The information furnished in this Item 7.01 and Exhibit 99.1 attached hereto is being furnished and shall not be deemed “filed” for any purpose of Section 18 of the Exchange Act, or otherwise subject to the liabilities of such Section, nor shall it be deemed incorporated by reference into any filing under the Securities Act, except as shall be expressly set forth by specific reference in such filing.

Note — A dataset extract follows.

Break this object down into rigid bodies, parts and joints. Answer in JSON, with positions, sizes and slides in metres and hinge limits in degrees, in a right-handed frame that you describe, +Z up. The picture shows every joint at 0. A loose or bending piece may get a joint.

Item 9.01 – Financial Statements and Exhibits


(d) Exhibits:


Exhibit Number   Description
99.1   Joint Venture Press Release, dated December 6, 2022








Pursuant to the requirements of the Securities Exchange Act of 1934, the registrant has duly caused this report to be signed on its behalf by the undersigned hereunto duly authorized.


  Trinity Capital Inc.
December 6, 2022 By: /s/ Steven L. Brown
    Name:  Steven L. Brown
    Title: Chief Executive Officer




Exhibit 99.1



Trinity Capital Inc. Announces Joint Venture


PHOENIX, Ariz., December 6, 2022 /PRNewswire/ -- Trinity Capital Inc. (NASDAQ: TRIN, TRINL) ("Trinity" or the "Company"), a leading provider of diversified financial solutions to growth-stage companies, today announced that it entered into an agreement (the “JV Agreement”) to co-manage a newly formed joint venture, i40, LLC (the “JV”), with certain funds and accounts managed by a specialist credit manager with over $5 billion of assets under management. The JV will invest in loans and equipment financings to growth-stage companies that have been originated by Trinity.


The initial capital commitment to the JV is $171.4 million, consisting of a $21.4 million commitment from Trinity and a $150.0 million commitment from certain funds and accounts managed by the specialist credit manager. The JV intends to enter into a credit facility to leverage its assets in order to enhance returns and create additional deployment capacity.


“As an internally managed BDC, we are highly focused on return on equity for investors and growth that is accretive to our shareholders. Joint venture partnering and similar arrangements are key to achieving that goal, and this joint venture is just the beginning. We expect this new joint venture to enable us to grow our portfolio in a non-dilutive fashion, expanding our investment income and deal flow,” said Kyle Brown, President and Chief Investment Officer at Trinity.


About Trinity Capital Inc.


Trinity (Nasdaq: TRIN and TRINL), an internally managed business development company, is a leading provider of diversified financial solutions to growth-stage companies with institutional equity investors. Trinity Capital's investment objective is to generate current income and, to a lesser extent, capital appreciation through investments, including term loans, equipment financings and equity-related investments. Trinity Capital believes it is one of only a select group of specialty lenders that has the depth of knowledge, experience and track record in lending to growth-stage companies. For more information, please visit the Company's website at www.trinitycap.com.


Forward-Looking Statements


This press release may contain "forward-looking statements" within the meaning of the Private Securities Litigation Reform Act of 1995. Statements other than statements of historical facts included in this press release may constitute forward-looking statements and are not guarantees of future performance or results and involve a number of risks and uncertainties, including the possibility that the JV does not perform or operate as anticipated. Actual results may differ materially from those in the forward-looking statements as a result of a number of factors, including those described from time to time in filings with the Securities and Exchange Commission. Trinity undertakes no duty to update any forward-looking statement made herein. All forward-looking statements speak only as of the date of this press release.